DATA SHOWN =>
====================

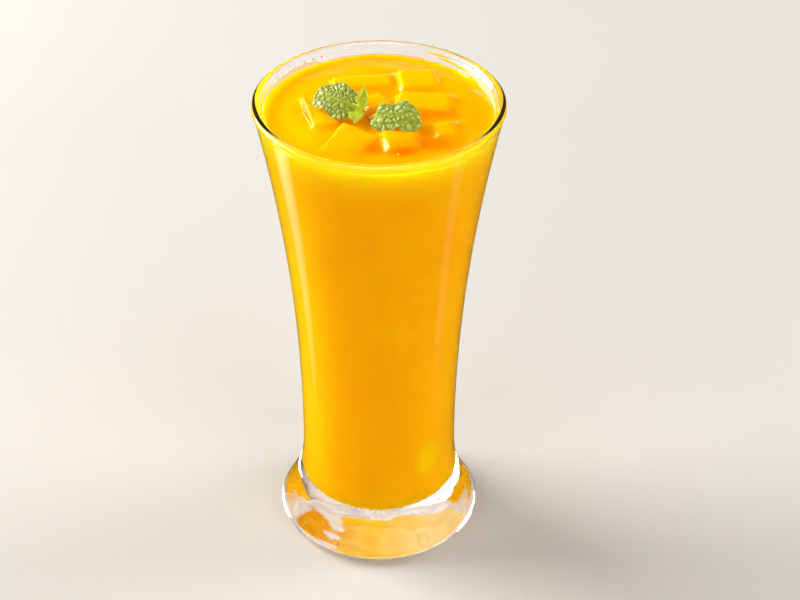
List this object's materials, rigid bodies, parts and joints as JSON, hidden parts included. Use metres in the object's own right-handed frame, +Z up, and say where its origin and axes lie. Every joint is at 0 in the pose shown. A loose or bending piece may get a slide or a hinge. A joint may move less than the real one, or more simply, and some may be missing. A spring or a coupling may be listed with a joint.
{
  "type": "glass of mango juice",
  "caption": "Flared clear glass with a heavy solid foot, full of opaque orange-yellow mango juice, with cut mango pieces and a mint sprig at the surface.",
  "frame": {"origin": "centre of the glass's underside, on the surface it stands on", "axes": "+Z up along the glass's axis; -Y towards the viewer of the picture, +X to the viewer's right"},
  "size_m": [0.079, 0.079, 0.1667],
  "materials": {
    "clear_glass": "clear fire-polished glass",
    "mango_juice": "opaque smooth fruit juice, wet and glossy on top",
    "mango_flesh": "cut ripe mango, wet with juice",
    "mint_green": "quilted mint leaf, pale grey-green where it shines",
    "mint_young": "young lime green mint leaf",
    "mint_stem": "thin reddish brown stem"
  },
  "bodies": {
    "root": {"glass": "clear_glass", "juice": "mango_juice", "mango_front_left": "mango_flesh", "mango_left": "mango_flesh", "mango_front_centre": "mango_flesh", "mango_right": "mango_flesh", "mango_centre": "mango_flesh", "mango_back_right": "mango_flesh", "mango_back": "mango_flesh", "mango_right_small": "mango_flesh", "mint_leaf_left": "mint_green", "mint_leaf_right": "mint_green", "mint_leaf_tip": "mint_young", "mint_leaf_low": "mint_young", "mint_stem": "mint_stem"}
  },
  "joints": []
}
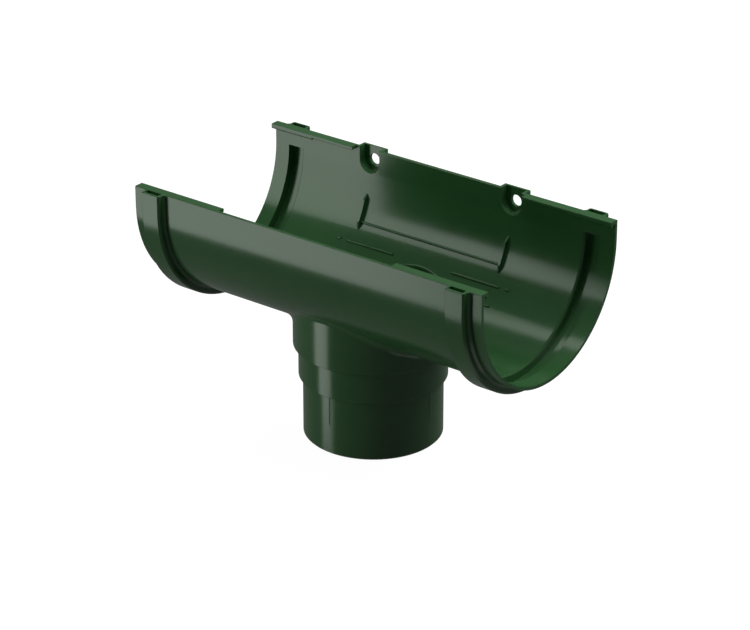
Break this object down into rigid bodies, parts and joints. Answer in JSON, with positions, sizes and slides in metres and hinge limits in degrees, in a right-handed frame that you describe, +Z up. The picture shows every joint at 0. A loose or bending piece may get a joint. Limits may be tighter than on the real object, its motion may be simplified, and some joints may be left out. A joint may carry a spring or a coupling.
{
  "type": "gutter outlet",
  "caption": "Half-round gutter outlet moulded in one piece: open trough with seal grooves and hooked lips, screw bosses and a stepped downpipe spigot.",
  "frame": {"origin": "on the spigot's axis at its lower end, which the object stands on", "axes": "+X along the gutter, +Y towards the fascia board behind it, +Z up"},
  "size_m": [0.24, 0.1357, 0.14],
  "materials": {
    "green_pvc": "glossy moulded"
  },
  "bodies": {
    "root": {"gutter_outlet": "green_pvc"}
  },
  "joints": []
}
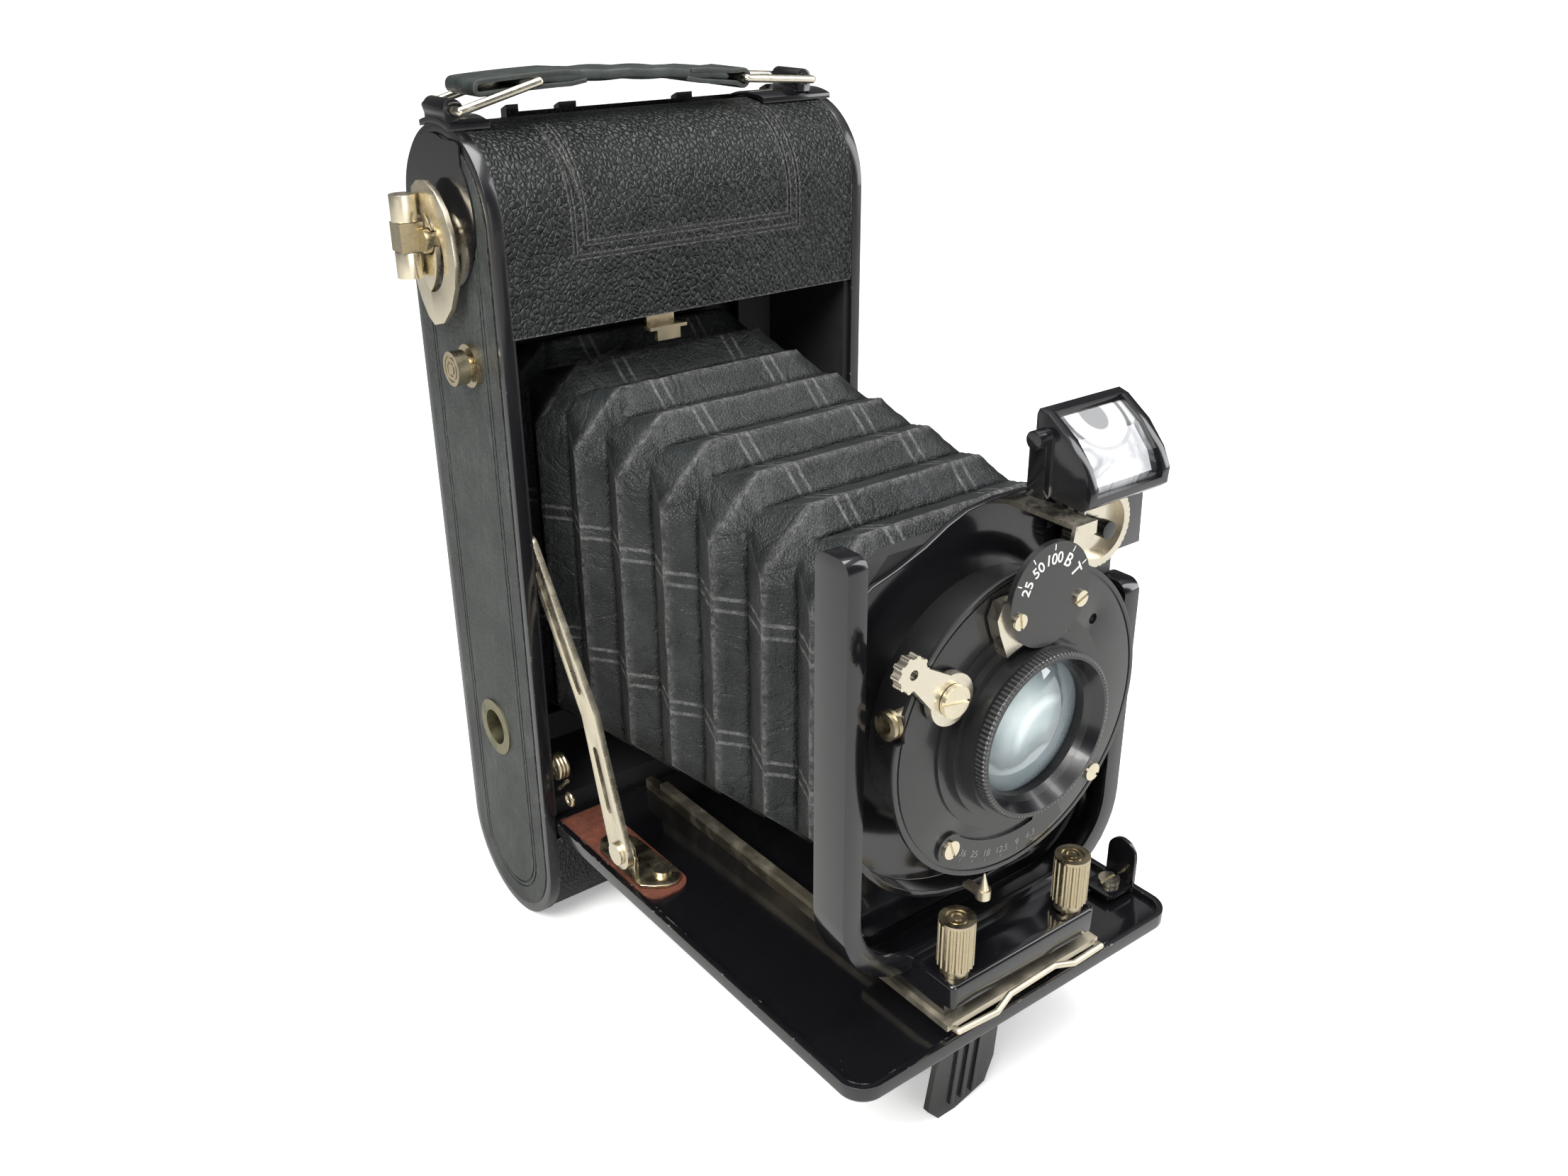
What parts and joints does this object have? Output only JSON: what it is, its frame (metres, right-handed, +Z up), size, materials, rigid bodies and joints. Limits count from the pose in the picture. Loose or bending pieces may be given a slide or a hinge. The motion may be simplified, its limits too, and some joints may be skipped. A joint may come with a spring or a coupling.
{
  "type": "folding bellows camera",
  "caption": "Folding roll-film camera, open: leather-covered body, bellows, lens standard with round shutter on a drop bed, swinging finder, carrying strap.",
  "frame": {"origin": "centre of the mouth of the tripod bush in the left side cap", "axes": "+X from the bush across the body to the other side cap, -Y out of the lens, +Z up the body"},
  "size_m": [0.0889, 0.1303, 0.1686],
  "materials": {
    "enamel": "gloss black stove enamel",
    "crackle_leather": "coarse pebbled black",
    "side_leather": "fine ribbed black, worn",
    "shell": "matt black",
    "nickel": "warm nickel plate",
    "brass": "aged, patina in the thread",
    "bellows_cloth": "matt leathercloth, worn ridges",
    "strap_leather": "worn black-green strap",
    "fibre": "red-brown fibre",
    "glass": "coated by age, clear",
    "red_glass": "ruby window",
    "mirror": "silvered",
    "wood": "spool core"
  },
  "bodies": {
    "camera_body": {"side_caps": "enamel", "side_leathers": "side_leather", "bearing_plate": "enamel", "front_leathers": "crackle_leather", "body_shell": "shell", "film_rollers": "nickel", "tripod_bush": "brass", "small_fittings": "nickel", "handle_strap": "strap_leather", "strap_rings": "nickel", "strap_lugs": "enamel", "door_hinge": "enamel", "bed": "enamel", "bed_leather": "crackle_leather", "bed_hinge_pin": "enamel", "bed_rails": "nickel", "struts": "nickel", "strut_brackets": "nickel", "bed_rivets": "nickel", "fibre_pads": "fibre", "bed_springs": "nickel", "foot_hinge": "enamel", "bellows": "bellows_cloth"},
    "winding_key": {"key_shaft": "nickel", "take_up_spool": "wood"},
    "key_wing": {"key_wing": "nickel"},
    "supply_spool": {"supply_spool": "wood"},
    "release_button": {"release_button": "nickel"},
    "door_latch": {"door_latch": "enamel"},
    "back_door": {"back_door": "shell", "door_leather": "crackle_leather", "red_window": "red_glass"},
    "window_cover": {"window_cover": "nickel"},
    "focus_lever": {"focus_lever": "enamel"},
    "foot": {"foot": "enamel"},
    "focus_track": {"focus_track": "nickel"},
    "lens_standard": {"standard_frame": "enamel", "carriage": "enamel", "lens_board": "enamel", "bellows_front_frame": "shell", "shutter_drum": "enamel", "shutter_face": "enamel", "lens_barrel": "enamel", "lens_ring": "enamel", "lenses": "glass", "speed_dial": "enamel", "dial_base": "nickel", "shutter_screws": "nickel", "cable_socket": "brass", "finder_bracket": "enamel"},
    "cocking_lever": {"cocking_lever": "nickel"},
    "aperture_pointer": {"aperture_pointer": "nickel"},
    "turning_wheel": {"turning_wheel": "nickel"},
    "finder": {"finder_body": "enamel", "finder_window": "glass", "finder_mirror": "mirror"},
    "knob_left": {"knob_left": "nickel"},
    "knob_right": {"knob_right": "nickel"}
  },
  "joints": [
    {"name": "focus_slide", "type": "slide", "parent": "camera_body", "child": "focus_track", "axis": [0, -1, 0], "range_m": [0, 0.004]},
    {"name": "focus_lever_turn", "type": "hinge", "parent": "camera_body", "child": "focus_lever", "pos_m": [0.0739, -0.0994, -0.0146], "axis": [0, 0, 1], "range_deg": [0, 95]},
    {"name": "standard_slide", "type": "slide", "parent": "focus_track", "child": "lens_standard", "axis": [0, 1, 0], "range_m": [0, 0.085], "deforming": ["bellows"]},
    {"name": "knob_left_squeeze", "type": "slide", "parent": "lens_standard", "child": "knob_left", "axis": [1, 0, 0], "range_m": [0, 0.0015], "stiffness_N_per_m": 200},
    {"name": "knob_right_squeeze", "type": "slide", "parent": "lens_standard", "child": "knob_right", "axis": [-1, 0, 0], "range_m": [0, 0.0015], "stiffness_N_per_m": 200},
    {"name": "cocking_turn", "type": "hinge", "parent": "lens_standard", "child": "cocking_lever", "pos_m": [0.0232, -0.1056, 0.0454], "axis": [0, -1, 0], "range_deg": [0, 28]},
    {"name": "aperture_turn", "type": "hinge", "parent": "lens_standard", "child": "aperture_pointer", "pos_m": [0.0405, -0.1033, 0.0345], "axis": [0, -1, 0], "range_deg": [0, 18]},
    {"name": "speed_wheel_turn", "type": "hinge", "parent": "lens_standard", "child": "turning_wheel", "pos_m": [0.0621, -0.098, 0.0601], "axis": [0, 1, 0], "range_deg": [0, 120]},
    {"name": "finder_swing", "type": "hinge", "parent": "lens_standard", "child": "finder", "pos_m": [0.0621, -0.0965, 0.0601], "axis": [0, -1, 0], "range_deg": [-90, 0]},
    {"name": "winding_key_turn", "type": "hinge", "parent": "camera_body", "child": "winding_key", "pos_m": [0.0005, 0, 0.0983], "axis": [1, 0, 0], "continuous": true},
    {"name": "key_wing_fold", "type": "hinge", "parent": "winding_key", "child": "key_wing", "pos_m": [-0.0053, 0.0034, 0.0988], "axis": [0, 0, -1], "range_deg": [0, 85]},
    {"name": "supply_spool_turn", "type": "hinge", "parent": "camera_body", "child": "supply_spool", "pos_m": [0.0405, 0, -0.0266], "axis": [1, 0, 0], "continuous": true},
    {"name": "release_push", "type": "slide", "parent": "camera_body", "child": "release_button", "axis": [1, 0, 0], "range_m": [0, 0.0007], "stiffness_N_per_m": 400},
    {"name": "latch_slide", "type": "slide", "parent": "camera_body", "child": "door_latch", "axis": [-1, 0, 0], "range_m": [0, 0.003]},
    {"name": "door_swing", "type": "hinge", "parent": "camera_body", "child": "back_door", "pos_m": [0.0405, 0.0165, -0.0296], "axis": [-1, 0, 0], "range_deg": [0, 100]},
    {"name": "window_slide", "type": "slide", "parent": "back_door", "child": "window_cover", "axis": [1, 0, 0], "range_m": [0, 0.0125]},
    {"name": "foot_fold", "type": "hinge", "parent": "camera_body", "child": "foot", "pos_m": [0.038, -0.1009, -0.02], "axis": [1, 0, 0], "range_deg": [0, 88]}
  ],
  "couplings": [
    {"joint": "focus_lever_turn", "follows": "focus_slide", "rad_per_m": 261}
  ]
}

====================

WRITTEN EXERCISE => Using the records above, list each line that includes "pose".

TASK SOLUTION =>
List this object's materials, rigid bodies, parts and joints as JSON, hidden parts included. Use metres in the object's own right-handed frame, +Z up, and say where its origin and axes lie. Every joint is at 0 in the pose shown. A loose or bending piece may get a slide or a hinge. A joint may move less than the real one, or more simply, and some may be missing. A spring or a coupling may be listed with a joint.
What parts and joints does this object have? Output only JSON: what it is, its frame (metres, right-handed, +Z up), size, materials, rigid bodies and joints. Limits count from the pose in the picture. Loose or bending pieces may be given a slide or a hinge. The motion may be simplified, its limits too, and some joints may be skipped. A joint may come with a spring or a coupling.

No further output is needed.